- Hitt in 1898
- Born: August 27, 1878 Indianapolis, Indiana, U.S.
- Died: March 2, 1971 (aged 92) Front Royal, Virginia, U.S.
- Burial place: Arlington National Cemetery
- Spouse: Genevieve Young Hitt (m. 1911)
- Children: Mary Lueise Hitt
- Military career
- Allegiance: United States
- Branch: United States Army
- Service years: 1898–1928, 1940–1944
- Rank: Colonel
- Nickname: "The Father of Modern American Military Cryptology"
- Commands: Chief Signal Officer, First Army (WWI)
- Conflicts: Spanish–American War Philippine–American War Pancho Villa Expedition World War I World War II
- Awards: Military Intelligence Hall of Fame (1988) NSA Hall of Honor (2011)

= Parker Hitt =

American cryptographer

Colonel Parker Hitt (August 27, 1878 – March 2, 1971) was a United States Army officer and a pioneer in the field of cryptology. Often cited as the "father of modern American military cryptology," Hitt authored the first practical work on military ciphers in the United States in over a century and invented foundational cryptographic devices that remained in use through World War II.

== Early life and education ==
Parker Hitt was born in Indianapolis, Indiana, on August 27, 1878. He attended Purdue University to study civil engineering but dropped out during his senior year in 1898 to enlist for service in the Spanish–American War. He served as a sergeant in the 2nd U.S. Volunteer Engineers in Cuba before being commissioned as a second lieutenant in the 22nd Infantry in 1899.

== Military career ==
Hitt's early military career included postings in the Philippines, California, and Alaska. In 1911, he attended the Signal Corps School at Fort Leavenworth, where his technical aptitude led to an appointment as an instructor. Between 1912 and 1915, he taught courses on codes, ciphers, and radio theory, significantly influencing the Army's communication doctrine.

During the Punitive Expedition in 1916, Hitt and his wife, Genevieve Young Hitt, solved intercepted Mexican government communications. Following the U.S. entry into World War I, General John J. Pershing selected Hitt for his staff in the American Expeditionary Forces (AEF). Hitt served as a Senior Signal Officer, overseeing the development of the "Radio Service Code" and supervising the coding and decoding of all AEF messages until a permanent headquarters was established in Paris. He was also instrumental in the employment of American female telephone operators, popularly known as the "Hello Girls," to manage switchboards for the First Army.

Hitt retired as a colonel in 1928 but was recalled to active duty in 1940 at the age of 62. During World War II, he served as the Signal Officer for the Fifth Corps Area at Fort Hayes, Ohio, until his final retirement in 1944.

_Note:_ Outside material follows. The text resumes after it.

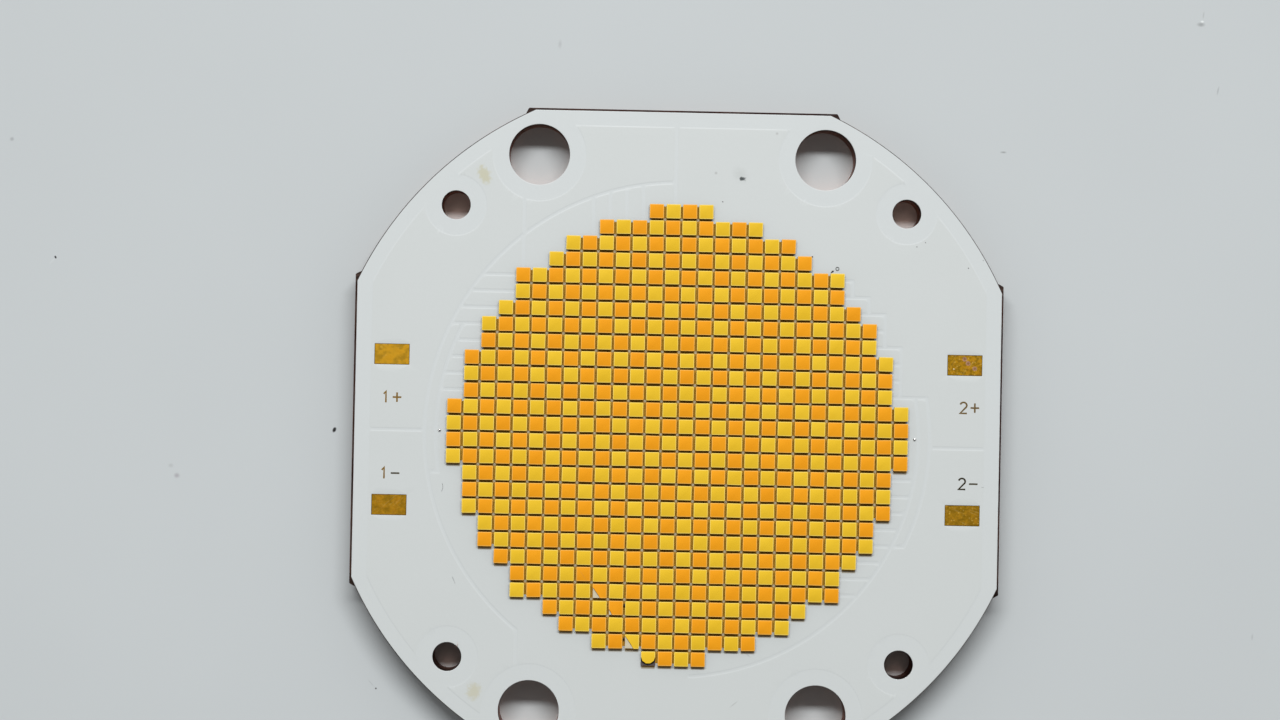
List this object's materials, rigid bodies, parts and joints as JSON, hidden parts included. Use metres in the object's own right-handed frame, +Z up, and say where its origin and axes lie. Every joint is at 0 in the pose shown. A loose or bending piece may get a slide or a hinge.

== Contributions to American cryptology ==
Hitt is credited with modernizing American cryptanalysis through his teaching and inventions. He famously stated that success in cryptanalysis relied on four factors: "perseverance, careful methods of analysis, intuition, and luck."

=== Manual for the Solution of Military Ciphers ===
In 1916, Hitt published his seminal work, Manual for the Solution of Military Ciphers. It was the first practical U.S. instructional text on cryptanalysis in a century. The manual provided the foundation for training American cryptologists during World War I and was cited by William F. Friedman as the work that "launched" his career in the science.

=== Inventions ===
Finding the official Army field cipher insecure, Hitt proposed mechanical alternatives:
- The Cylinder Cipher: In 1912, Hitt built a prototype cylindrical device. This design was later refined by Major Joseph Mauborgne into the M-94, which the Army adopted in 1922 and used for over two decades.
- The Sliding Strip Cipher: Hitt developed a flat version of the cylinder device using alphabetic strips. This evolved into the M-138-A, used extensively by the State Department and U.S. Navy during the 1930s and World War II.

While working for IT&T in the 1930s, Hitt invented a teletypewriter cipher machine. Legally obtained details of his scrambler design were reportedly utilized by the German Lorenz Company to develop the Lorenz SZ (Tunny) machine used by Germany in World War II.

== Personal life ==
In 1911, Hitt married Genevieve Young Hitt. Genevieve became the first woman to break ciphers for the U.S. government while working as a paid codebreaker for the Army's Southern Department. Their daughter, Mary Lueise Hitt, also served as a "code girl" and teleprinter operator during World War II.

Hitt spent his final years on a farm in Front Royal, Virginia, where he raised dogs. He died on March 2, 1971, at the age of 92. His daughter recalled his modest final words as, "I should have had more dogs."

== Legacy ==
Hitt was posthumously inducted into the Military Intelligence Hall of Fame in 1988 and the NSA/CSS Cryptologic Hall of Honor in 2011. Hitt Hall at Fort Huachuca was named in his honor in 1995. During the 1930s, he was a key mentor to the American Cryptogram Association (ACA), providing technical advice to authors like Helen Fouché Gaines.